Una riflessione sul Vangelo secondo Luca (Lc 10, 38-42)
In quel tempo, mentre erano in cammino, Gesù entrò in un villaggio e una donna, di nome Marta, lo ospitò. Ella aveva una sorella, di nome Maria, la quale, seduta ai piedi del Signore, ascoltava la sua parola. Marta invece era distolta per i molti servizi.
Allora si fece avanti e disse: «Signore, non t’importa nulla che mia sorella mi abbia lasciata sola a servire? Dille dunque che mi aiuti». Ma il Signore le rispose: «Marta, Marta, tu ti affanni e ti agiti per molte cose, ma di una cosa sola c’è bisogno. Maria ha scelto la parte migliore, che non le sarà tolta».
La vita nostra è molto agitata, frenetica; l’agenda detta le leggi, gli impegni ti vedono tutta la giornata in corsa, se vuoi guadagnare quattro soldi non puoi addormentarti un momento, se vuoi educare i figli devi far loro l’autista per tutti i loro spostamenti. Quando torni a casa stanco del lavoro, ne devi riprendere un altro. Finalmente vado in chiesa per trovare un po’ di pace, per affidarmi a Dio e invece anche lì mi dicono che bisogna impegnarsi, che non si può stare con le mani in mano. Anche la chiesa è un altro impegno da segnare in agenda.
Io, Lui, il Signore, quando lo incontro? quando mi posso sentire amato da Lui? quando gli posso affidare tutta la mia vita rubata dai vortici della competizione, della lotta per sopravvivere? E’ certo che tante nostre chiese devono offrire maggiormente spazio per la contemplazione e la preghiera, per l’incontro con Dio e per l’ascolto della sua Parola, ma è anche certo che la vita cristiana non può essere ridotta a celebrazione di riti, che ci accontentano e ci chiudono in noi stessi. Marta e Maria quando arriva Gesù a casa loro non capiscono più niente, tanta è l’amicizia che hanno con Lui, tanto è il bisogno di poterlo contemplare; solo che Marta lo fa lavorando e Maria ascoltando la sua Parola. Marta si lamenta, ma Gesù la rimprovera perché rischia di mettersi la centro lei del movimento dell’ospitalità, mentre l’ospite è Lui. Se mettiamo al centro Lui, sempre, l’azione e la contemplazione si compongono. Contempliamo il suo volto e vediamo in filigrana quello del povero; serviamo il povero e vediamo sotto le sue sembianze Gesù. La nostra meta, la nostra scelta è di mettere sempre al centro Gesù, di aprirgli il cuore, di non sostituirci mai a Lui, di tenere fisso lo sguardo sul suo volto. E Lui ci chiamerà a dare il meglio di noi. Sta di fatto però che tenere fisso lo sguardo su lui non è rito sterile o affaccendarsi per non pensare, ma sempre risposta d’amore, a Lui che non ci abbandona mai.

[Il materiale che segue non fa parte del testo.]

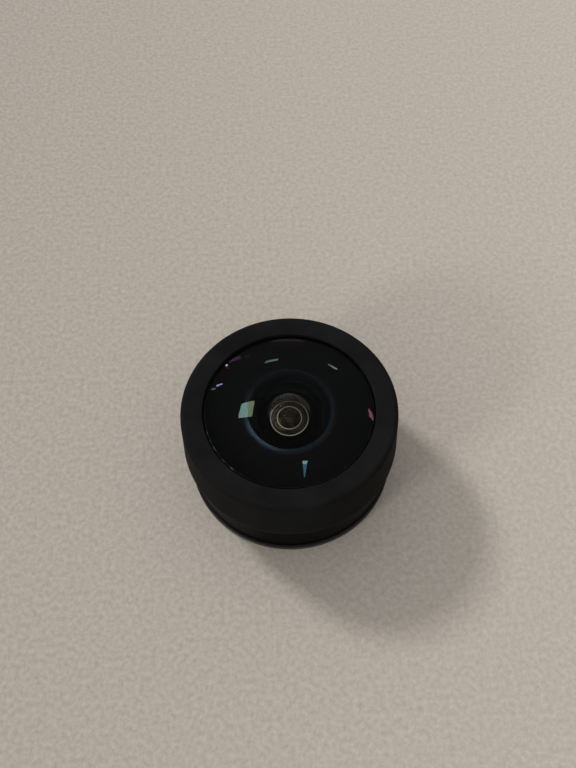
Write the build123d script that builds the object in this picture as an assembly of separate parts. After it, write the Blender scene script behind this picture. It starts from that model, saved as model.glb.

In un altro incontro con Gesù la posizione di Marta si fa più profonda: non è la donna che sta solo a fare pranzo, a lavare piatti, a tenere curato l’ambiente, cosa del tutto nobile anche questa, ma essa per prima si accorge di Gesù e va a sollecitare Maria che invece è distrutta dal dolore e non riesce a contemplare Gesù. Lei ha il coraggio ancora di dettare a Gesù i tempi della sua presenza “Se tu fossi stato qui, mio fratello non sarebbe morto”. E qui Gesù è grande: le dice e la aiuta a entrare nel suo mistero più grande che esige pura contemplazione “Io sono la risurrezione e la vita chi crede in me ha la vita eterna…”.
In una terza occasione si parla di Maria che spezza un vaso costosissimo di nardo prezioso e fa l’ultimo gesto di amore che l’umanità ha riservato a Gesù, prima di morire. E’ una contemplazione molto umana, molto azione, molto pratica e anche audace. Infatti Gesù dirà che con la sua unzione ha anticipato ciò che nessuno avrebbe fatto per la sua sepoltura. Direi è una contemplazione attiva, umana, globale di una vita che ha centro in Gesù. Qui non c’è più Marta, ma, purtroppo, Giuda che fra poco lo avrebbe venduto. Il pensiero si alza alla profondità del sacrificio che aspetta Gesù.